The Amazon Fund was established by Brazil in 2008 during President Lula’s first term in office. Activities of the fund were suspended in 2019 during the tenure of the previous President, Jair Bolsonaro. We have previously reported that since taking office in January President Lula has embarked on an ambitious environmental agenda vowing to revitalize federal environmental protection agencies to curb deforestation in the Amazon. In January, we covered the first significant environmental enforcement activity carried out by the new administration. Both Lula and his Minister of the Environment, Marina Silva, have been active in courting international investment partners in recent months. This included a state visit to the White House where Lula and Silva met with President Biden and his Climate Envoy, John Kerry, to discuss U.S. participation in the Amazon Fund.

Ending deforestation in the Amazon and other critical forests is one of four key priorities discussed during the MEF meeting. The other priorities are: decarbonization; tackling potent, non-CO2 climate pollutants; and advancing carbon management.

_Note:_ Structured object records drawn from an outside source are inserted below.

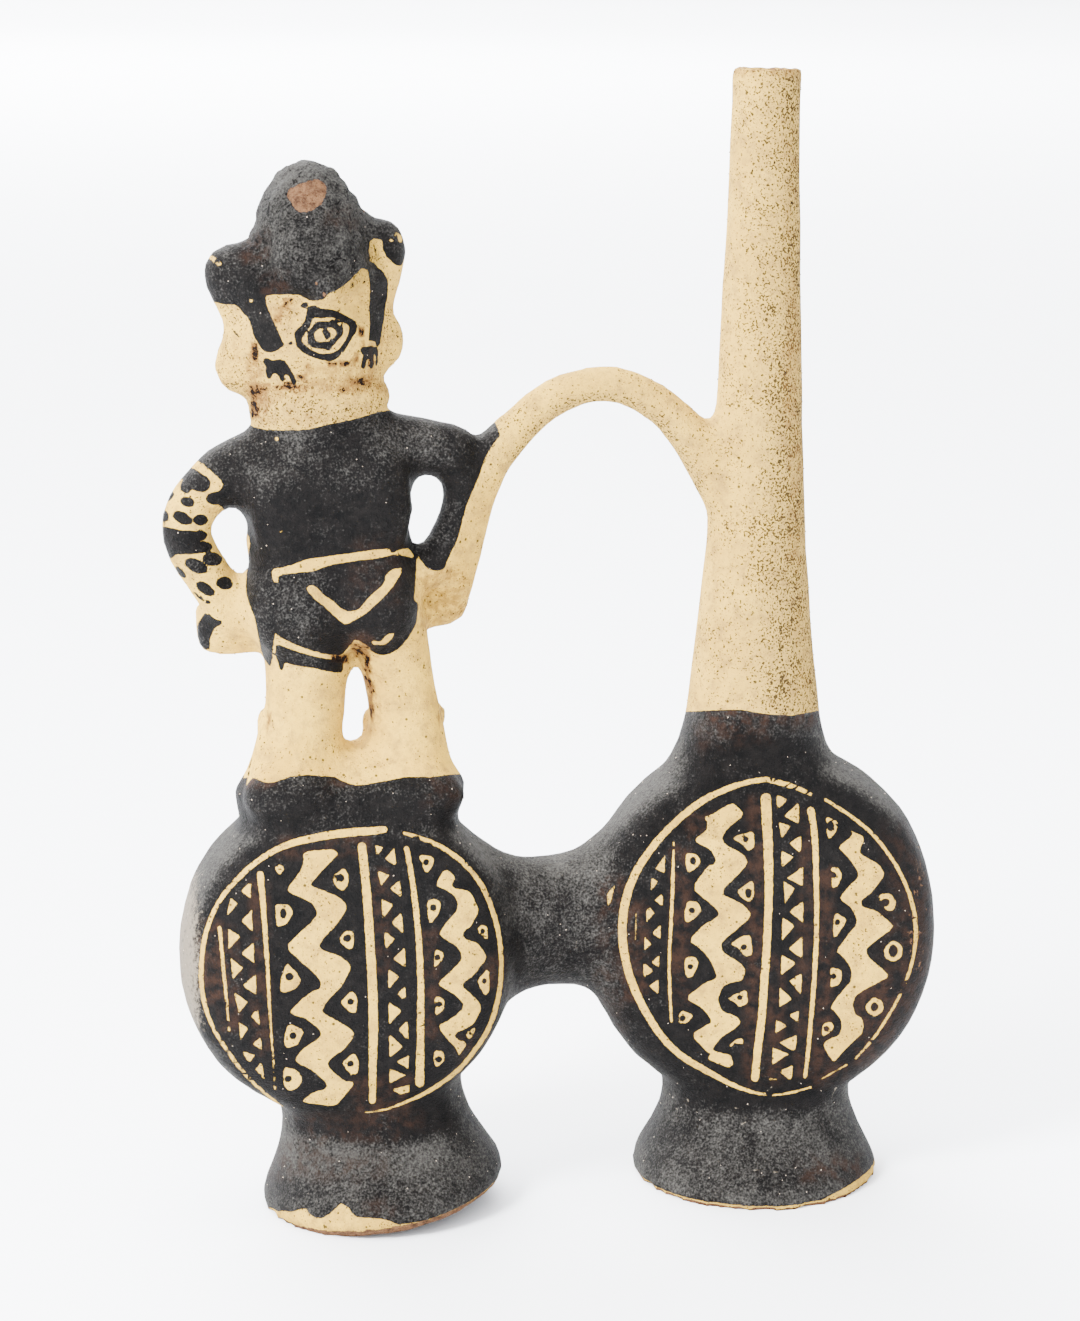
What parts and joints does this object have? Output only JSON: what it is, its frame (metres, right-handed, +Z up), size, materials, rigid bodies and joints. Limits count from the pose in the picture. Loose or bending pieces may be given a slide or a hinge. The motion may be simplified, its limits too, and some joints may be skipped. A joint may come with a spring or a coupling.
{
  "type": "double-chambered whistling vessel",
  "caption": "Hollow fired-clay whistling bottle: paired round chambers on flared feet, a tall spout, and a handle arching to a standing figure.",
  "frame": {"origin": "the middle of the bounding box, on the table that the feet stand on", "axes": "+Z up; +X from the figure's chamber to the spout's chamber; -Y out of the painted faces and the figure's back"},
  "size_m": [0.208, 0.0674, 0.3002],
  "materials": {
    "slipped_fired_clay": "matt, hand-painted slip over buff clay"
  },
  "bodies": {
    "root": {"whistling_vessel": "slipped_fired_clay"}
  },
  "joints": []
}
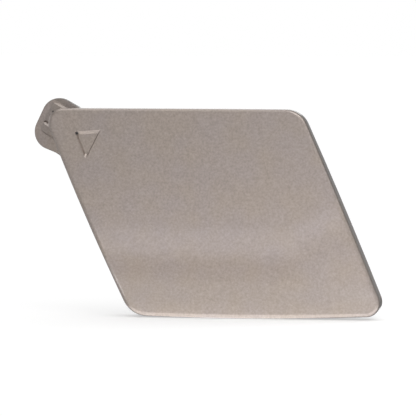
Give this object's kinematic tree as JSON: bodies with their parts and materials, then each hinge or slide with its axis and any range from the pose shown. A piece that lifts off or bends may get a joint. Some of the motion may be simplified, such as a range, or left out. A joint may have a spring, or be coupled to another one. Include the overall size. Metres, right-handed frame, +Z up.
{
  "type": "bumper tow hook cover",
  "caption": "Leaning four-sided snap-in cover plate with rounded corners, a shallow return flange, a press mark, a tucked-in tongue at one corner and snap hooks behind.",
  "frame": {"origin": "middle of the four-sided outline, in the plane of the flange's rim that seats on the bumper's ledge", "axes": "+X runs to the right as seen from in front of the car, +Y into the bumper, +Z up"},
  "size_m": [0.1062, 0.0163, 0.0653],
  "materials": {
    "painted_plastic": "metallic paint, champagne grey, clear coated"
  },
  "bodies": {
    "root": {"tow_hook_cover": "painted_plastic"}
  },
  "joints": []
}
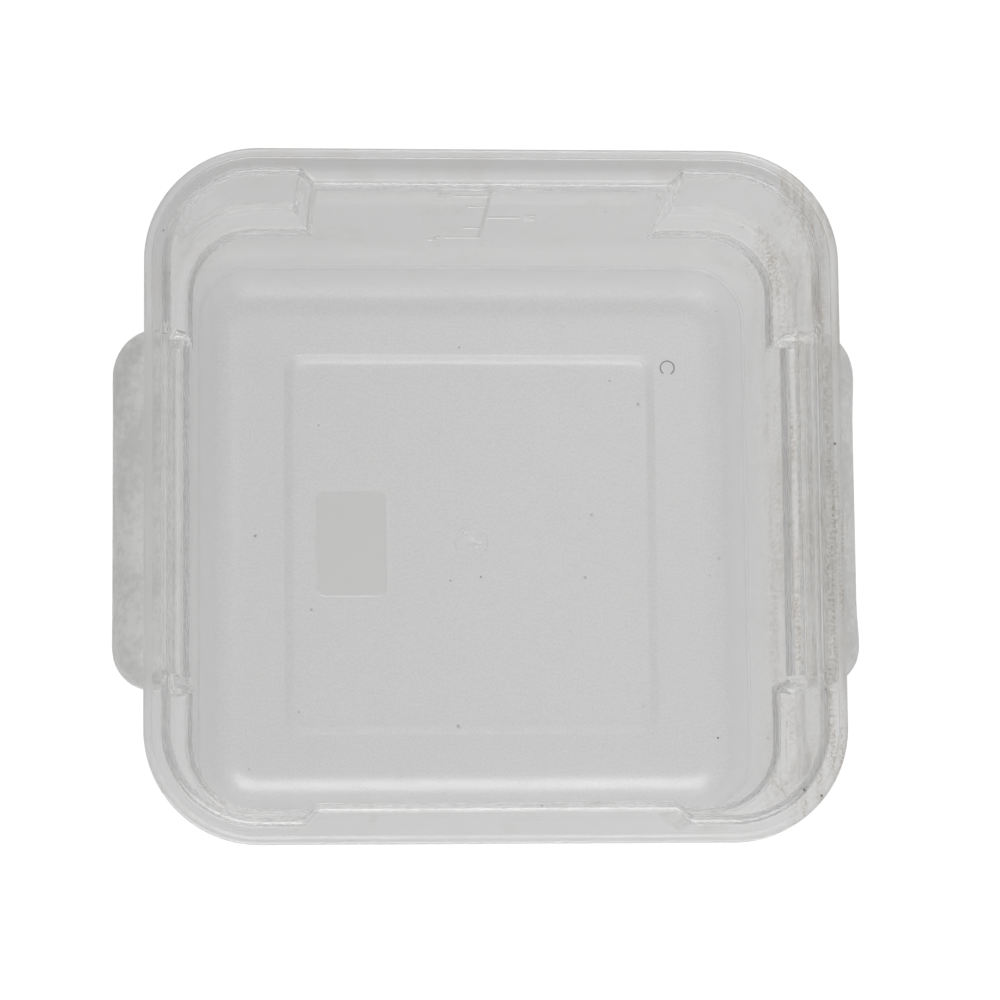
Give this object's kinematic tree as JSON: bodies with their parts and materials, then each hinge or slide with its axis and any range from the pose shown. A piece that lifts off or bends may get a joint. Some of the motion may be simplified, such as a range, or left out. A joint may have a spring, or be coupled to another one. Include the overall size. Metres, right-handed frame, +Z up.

During the meeting, President Biden also pledged $1 billion to the Green Climate Fund, a program led by the United Nations to help developing countries become more resilient to climate change and transition to clean energy sources.

Taking the Temperature: President Biden's pledge is a significant coup for the Lula administration and comes at a time when key economies are increasing efforts to combat the climate crisis and fund environmental protection initiatives focused on deforestation. However, the pledge to the Amazon Fund will still require approval from Congress, which could prove challenging. We have written extensively on the evolving U.S. landscape of partisan divisions over climate-related policy. In 2021 the Biden administration pledged to work with Congress to quadruple the country’s climate support for developing countries to $11.4 billion each year by 2024; last year, only $1 billion was approved in order to help developing countries combat climate change.

Following the announcement of the pledge, President Biden also was criticized for not being focused enough on the needs of the U.S. Forest Service, whose chief testified that more funding is required to manage forests in the U.S. In Brazil, there are also questions on the Brazilian government’s capacity to address deforestation. Despite Lula’s commitment to end Amazonian deforestation by 2030, deforestation rates are still rising.